Apesar da tranqüilidade, já foi assaltado três vezes. "Gente de fora." Para Schunck, a criação da APA não valeu grande coisa. "Esperava melhoria, mas nada", diz ele, que costuma se aventurar num tipo de jipe, o gaiola, pela região. "No sábado, fomos em cinco gaiolas até a Cachoeira do Sagüi."

"O turismo é um caminho para a APA. Criamos um grupo de monitores, jovens de Marsilac, para guiar os passeios", diz Lúcia. São oferecidas cinco trilhas. Contratar o guia custa R$ 50,00 (telefone 5975-4193). Mas falta estrutura para o turista, como restaurantes.

Produtos como o vinagre de caqui, feito por João Kutney de Paulos, são outros atrativos da APA. E sua forma de produção, um exemplo. Kutney só ocupa meio alqueire dos 6,8 do sítio com plantação. "No resto, me apaixonei pela mata. Com isso tenho os bichos de recompensa." Ele diz que precisa filmar os tucanos que comem seus caquis para que acreditem que isso existe em São Paulo. A agricultura cobre 8,6% da APA.

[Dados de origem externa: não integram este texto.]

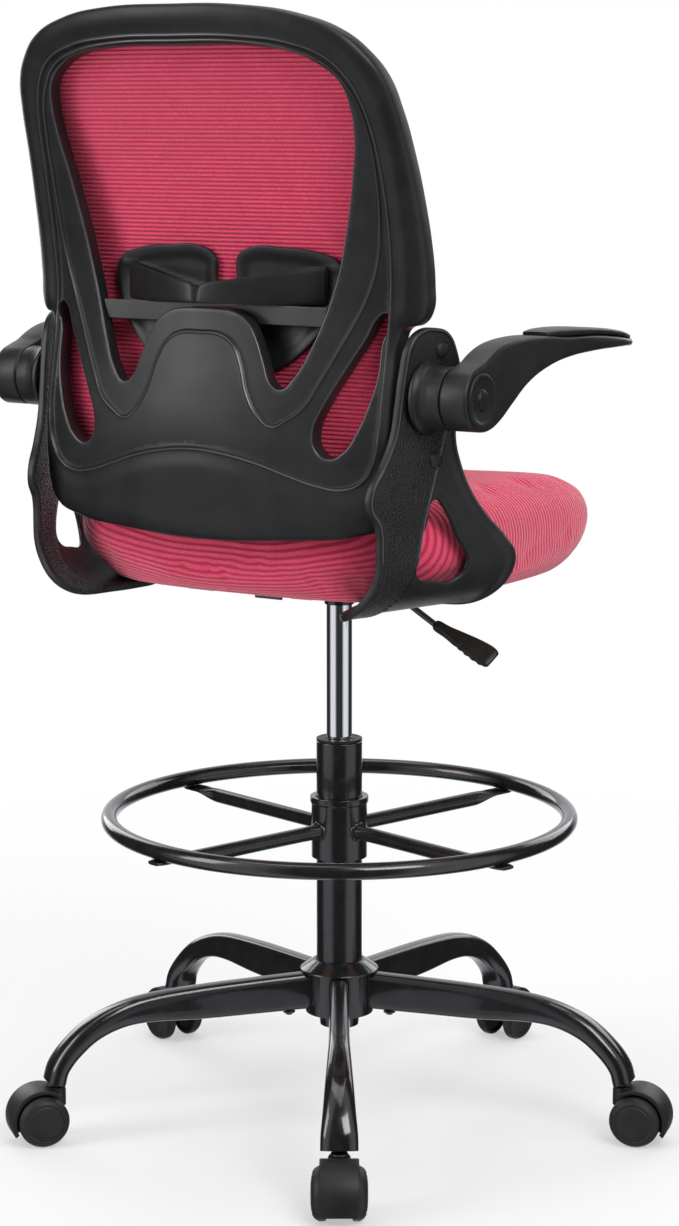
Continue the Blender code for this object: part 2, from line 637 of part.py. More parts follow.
def mesh_rear(x, z):
    """y of the mesh's rear face: taut from side to side, fast to the frame at its edge."""
    edge = 0.2035 + 0.0225 * smoothstep(0.885, 0.935, z)
    taut = 0.72 * smoothstep(0.683, 0.800, z) * (1 - smoothstep(1.02, 1.188, z))
    forward = spline_value(HOLLOW, z) * (1 - taut) * max(edge * edge - x * x, 0.0)
    return back_rear(edge, z) - BACK_THICKNESS - MESH_CLEARANCE + forward


def build_back():
    def frame_place(x, z, depth):
        return Vector((x, back_rear(x, z) - depth, z))

    slots = [SLOT, [(-x, z) for x, z in SLOT]]
    rows, columns = steps(BACK_BOTTOM, BACK_TOP, 13), steps(-0.225, 0.225, 9)
    frame = sheet([mirrored(OUTER_HALF), mirrored(OPENING_HALF)[::-1]] + slots, BACK_THICKNESS,
                  frame_place, columns, rows)
    piece("back_frame", frame, PLASTIC)

    def mesh_place(x, z, depth):
        return Vector((x, mesh_rear(x, z) - depth, z))

    mesh = sheet([mirrored(MESH_HALF)], MESH_THICKNESS, mesh_place, steps(-0.22, 0.22, 7),
                 steps(0.69, 1.18, 11))
    piece("back_mesh", mesh, RED_KNIT)

    ends = [(0.1300, BAR_BOTTOM), (0.1345, BAR_TOP)]
    rings = []
    for y in (0.2328, 0.2374):
        rings.append([Vector((x * sign, y, z)) for x, z, sign in
                      ((*ends[0], 1), (*ends[1], 1), (*ends[1], -1), (*ends[0], -1))])
    piece("lumbar_rail", loft(rings), PLASTIC)


def build_lumbar():
    def wing_place(x, z, depth):
        return Vector((x, mesh_rear(x, z) + 0.0015 + WING_THICKNESS - depth, z))

    cells = (steps(0.0, 0.14, 4), steps(0.83, 0.965, 4))
    lumbar = piece("lumbar_support", sheet([WING], WING_THICKNESS, wing_place, *cells), PLASTIC)
    other = [(-x, z) for x, z in WING]
    join(lumbar, sheet([other], WING_THICKNESS, wing_place, steps(-0.14, 0.0, 4), cells[1]))
    rings = []
    count = 13
    for i in range(count):
        x = 0.112 * (2 * i / (count - 1) - 1)
        away = abs(x) / 0.112
        y = 0.2105 + 0.053 * (1 - away ** 1.6)
        low = 0.9085 + 0.003 * away
        high = 0.9270 + 0.014 * away
        rings.append([Vector((x, y, low)), Vector((x, y + 0.007, low)), Vector((x, y + 0.007, high)),
                      Vector((x, y, high))])
    join(lumbar, loft(rings))
    cut(lumbar, box((-0.003, 0.255, 0.9105), (0.003, 0.275, 0.9225)))


# ---------------------------------------------------------------- arms
BRACKET_OUTLINE = [  # y, then height, which runs on along the bend and the foot
    (0.192, 0.884), (0.210, 0.883), (0.224, 0.872), (0.234, 0.843), (0.239, 0.815), (0.245, 0.785),
    (0.258, 0.758), (0.274, 0.732), (0.275, 0.716), (0.264, 0.698), (0.262, 0.670), (0.262, 0.640),
    (0.262, 0.600), (0.250, 0.575), (0.215, 0.552), (0.180, 0.534), (0.145, 0.524), (0.115, 0.532),
    (0.097, 0.560), (0.089, 0.600), (0.084, 0.636), (0.086, 0.656), (0.101, 0.676), (0.126, 0.700),
    (0.146, 0.725), (0.160, 0.753), (0.167, 0.780), (0.164, 0.808), (0.161, 0.835), (0.166, 0.862),
    (0.177, 0.879),
]
BRACKET_WINDOW = [
    (0.190, 0.719), (0.200, 0.697), (0.212, 0.662), (0.209, 0.645), (0.183, 0.635), (0.156, 0.634),
    (0.145, 0.650), (0.162, 0.682), (0.178, 0.710),
]
BRACKET_SCREWS = ((0.185, 0.8655), (0.1935, 0.7585))
ARM_STATIONS = (  # y, underside, top and width, from behind the pivot to the tip
    (0.188, 0.8000, 0.8475, 0.0300), (0.165, 0.7980, 0.8660, 0.0302), (0.137, 0.8110, 0.8720, 0.0310),
    (0.105, 0.8300, 0.8740, 0.0330), (0.067, 0.8430, 0.8740, 0.0370), (0.030, 0.8500, 0.8715, 0.0430),
    (-0.020, 0.8535, 0.8700, 0.0500), (-0.070, 0.8540, 0.8655, 0.0520), (-0.105, 0.8535, 0.8610, 0.0440),
    (-0.126, 0.8530, 0.8580, 0.0280),
)
PAD_STATIONS = (
    (0.066, 0.8755, 0.8785, 0.030), (0.040, 0.8744, 0.8800, 0.040), (0.000, 0.8735, 0.8800, 0.047),
    (-0.045, 0.8720, 0.8775, 0.050), (-0.085, 0.8690, 0.8735, 0.047), (-0.118, 0.8640, 0.8680, 0.032),
)


def bracket_face(y):
    """|x| of the bracket's outer face, which runs in towards the back of the chair."""
    return 0.212 + 0.3 * (0.262 - y)


def bracket_normal(sign):
    return Vector((sign, 0.3, 0)).normalized()


def build_arm(side, sign):
    middle = BRACKET_BEND_RADIUS - BRACKET_THICKNESS / 2

    def bracket_place(y, run, depth):
        """depth is 0 on the inner face and the thickness on the outer one."""
        inset = depth - BRACKET_THICKNESS
        face = bracket_face(y)
        if run >= BRACKET_BEND_TOP:
            return Vector((sign * (face + inset), y, run))
        curl = BRACKET_BEND_TOP - run
        angle = min(curl / middle, math.pi / 2)
        straight = max(curl - middle * math.pi / 2, 0.0)
        radius = BRACKET_BEND_RADIUS + inset
        x = face - BRACKET_BEND_RADIUS + radius * math.cos(angle) - straight
        return Vector((sign * x, y, BRACKET_BEND_TOP - radius * math.sin(angle)))

    rows = steps(0.524, 0.570, 2) + steps(0.562, 0.670, 7) + [BRACKET_BEND_TOP] + steps(0.670, 0.88, 3)
    bracket = sheet([BRACKET_OUTLINE, BRACKET_WINDOW[::-1]], BRACKET_THICKNESS, bracket_place,
                    steps(0.08, 0.28, 4), rows)
    bracket = piece(f"arm_bracket_{side}", bracket, PLASTIC)

    def on_axis(x):
        return Vector((sign * x, ARM_PIVOT_Y, ARM_PIVOT_Z))

    boss_inner = on_axis(bracket_face(ARM_PIVOT_Y) - 0.004)
    join(bracket, cylinder(boss_inner, on_axis(BOSS_OUTER_X), ARM_HUB_RADIUS, sides=20))
    outward = bracket_normal(sign)
    for number, (y, z) in enumerate(BRACKET_SCREWS, 1):
        seat = Vector((sign * bracket_face(y), y, z))
        cut(bracket, cylinder(seat - outward * 0.012, seat + outward * 0.004, 0.0029, sides=12))
        screw = [(0.0, 0.0030), (0.0065, 0.0024), (0.0083, GAP), (0.0025, GAP), (0.0025, -0.010),
                 (0.0, -0.010)]
        turned(f"bracket_screw_{side}_{number}", screw, ZINC, 10, location=seat,
               rotation=outward.to_track_quat("Z", "Y").to_euler())

    rings = []
    inner, outer = BOSS_OUTER_X + GAP, ARM_OUTER_X
    middle_x = (inner + outer) / 2
    for y, low, high, wide in ARM_STATIONS:
        rings.append([Vector((sign * (middle_x + a), y, (low + high) / 2 + b))
                      for a, b in rounded_section(wide / 2, (high - low) / 2, 4.0, 12)])
    arm = piece(f"arm_{side}", loft(rings), PLASTIC, origin=on_axis(middle_x))
    join(arm, cylinder(on_axis(inner), on_axis(outer), ARM_HUB_RADIUS, sides=20))

    rings = []
    for y, low, high, wide in PAD_STATIONS:
        rings.append([Vector((sign * (middle_x + a), y, (low + high) / 2 + b))
                      for a, b in rounded_section(wide / 2, (high - low) / 2, 4.0, 12)])
    piece(f"arm_pad_{side}", loft(rings), PLASTIC, origin=on_axis(middle_x))

    cap = [(0.0, 0.0035), (0.0085, 0.0035), (0.0095, 0.0025), (0.0240, 0.0025), (CAP_RADIUS, 0.0010),
           (CAP_RADIUS, GAP), (0.0, GAP)]
    turned(f"arm_cap_{side}", cap, PLASTIC, 20, location=on_axis(outer),
           rotation=(0, sign * math.pi / 2, 0))


def shift_to_footprint():
    """Hang every piece and cutter from one empty, which carries the chair to its origin."""
    root = bpy.data.objects.new("chair", None)
    bpy.context.scene.collection.objects.link(root)
    for obj in PARTS.objects[:] + CUTTERS.objects[:]:
        obj.parent = root
    root.location = COLUMN_FROM_ORIGIN


clear_scene()
PARTS = collection("drafting_chair")
CUTTERS = collection("cutters")
build_base()
for caster_number in range(1, LEG_COUNT + 1):
    build_caster(caster_number)
build_lift()
build_foot_ring()
build_mechanism()
build_lever()
build_seat()
build_back()
build_lumbar()
both_sides(build_arm)
shift_to_footprint()
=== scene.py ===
"""Looks of the drafting chair: its visible surfaces, their materials, the floor, the lights and the camera.

Metres, but for the rows given to mm(). Shapes are laid out around the lift column's axis, with the sitter
facing -Y and the floor at z = 0, and make() shifts them to the place where the frame holds the column.
"""
import math

import bmesh
import bpy
import numpy as np
from mathutils import Matrix, Vector
from mathutils.geometry import delaunay_2d_cdt
from mathutils.kdtree import KDTree


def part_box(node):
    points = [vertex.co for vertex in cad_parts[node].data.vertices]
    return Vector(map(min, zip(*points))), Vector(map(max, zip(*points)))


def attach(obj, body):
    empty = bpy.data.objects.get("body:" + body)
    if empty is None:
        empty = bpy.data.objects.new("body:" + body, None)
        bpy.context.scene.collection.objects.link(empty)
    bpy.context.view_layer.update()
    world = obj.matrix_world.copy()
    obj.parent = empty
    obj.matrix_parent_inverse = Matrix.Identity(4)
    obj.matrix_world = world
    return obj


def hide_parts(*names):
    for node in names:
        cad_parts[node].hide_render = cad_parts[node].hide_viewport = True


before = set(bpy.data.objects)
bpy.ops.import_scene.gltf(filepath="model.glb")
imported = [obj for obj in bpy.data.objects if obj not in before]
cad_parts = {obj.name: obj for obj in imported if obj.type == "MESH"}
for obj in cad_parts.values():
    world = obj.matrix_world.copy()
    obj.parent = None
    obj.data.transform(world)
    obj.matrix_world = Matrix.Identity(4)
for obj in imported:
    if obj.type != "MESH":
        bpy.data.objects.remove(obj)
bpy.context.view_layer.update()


def middle(node):
    low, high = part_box(node)
    return (low + high) / 2


COLUMN = Vector((middle("gas_piston").x, middle("gas_piston").y, 0))


def span(node):
    """(lowest, highest) corner of a node, measured from the column's axis."""
    low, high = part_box(node)
    return low - COLUMN, high - COLUMN


def spot(node):
    """The middle of a node, measured from the column's axis."""
    return middle(node) - COLUMN


def mm(rows):
    return [tuple(round(value / 1000, 7) for value in row) for row in rows]


def moved(x=0, y=0, z=0):
    return Matrix.Translation((x, y, z))


def rotated(degrees, axis):
    return Matrix.Rotation(math.radians(degrees), 4, axis)


def placed(obj):
    bpy.context.scene.collection.objects.link(obj)
    return obj


# ---------------------------------------------------------------- curves
CURVE_STEPS = 12             # between two points of an outline


def through(places, values, at):
    """Smooth interpolation of values, one row for each place, at the places in at."""
    places, values = np.asarray(places, float), np.asarray(values, float)
    at = np.clip(np.asarray(at, float), places[0], places[-1])
    last = len(places) - 1
    before = np.maximum(np.arange(last + 1) - 1, 0)
    after = np.minimum(np.arange(last + 1) + 1, last)
    column = (-1,) + (1,) * (values.ndim - 1)
    slope = (values[after] - values[before]) / (places[after] - places[before]).reshape(column)
    i = np.clip(np.searchsorted(places, at, side="right") - 1, 0, last - 1)
    width = (places[i + 1] - places[i]).reshape(column)
    t = (at - places[i]).reshape(column) / width
    return ((2 * t**3 - 3 * t**2 + 1) * values[i] + (t**3 - 2 * t**2 + t) * width * slope[i]
            + (3 * t**2 - 2 * t**3) * values[i + 1] + (t**3 - t**2) * width * slope[i + 1])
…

Para quem vive nos sítios, ir à escola continua sendo uma missão difícil, apesar dos ônibus escolares do Estado. "Andamos uns 20 minutos até a estrada", diz a caseira Maria da Conceição Santos. "Para adulto é pior: até Embura, para qualquer compra, são duas horas a pé."

Entre 443 espécies de animais, até onças pardas
Três das espécies de animais ameaçadas de extinção no País resistem na APA Capivari-Monos: onça parda, gato-do-mato e o pássaro papo-branco. Só um ponto, a Fazenda Capivari, tem 120 espécies. A Estrada da Vargem Grande tem 114 e o Núcleo Curucutu, 112. Esses dados estão no Inventário de Fauna do Município que será lançado amanhã.

Segundo a diretora da Divisão de Medicina Veterinária e Manejo de Fauna Silvestre da Secretaria do Verde e Meio Ambiente, Vilma Clarice Geraldi, o estudo, feito de 1993 a 2005, mostrou que a cidade tem 433 espécies de animais, 25 delas ameaçadas de extinção no Estado e 5 no País. "É impressionante a diversidade: 285 espécies de aves, 58 de mamíferos, 40 de anfíbios, 37 de répteis, 9 de peixes, 2 de aranhas e 2 de crustáceos. Tudo na maior metrópole do hemisfério sul."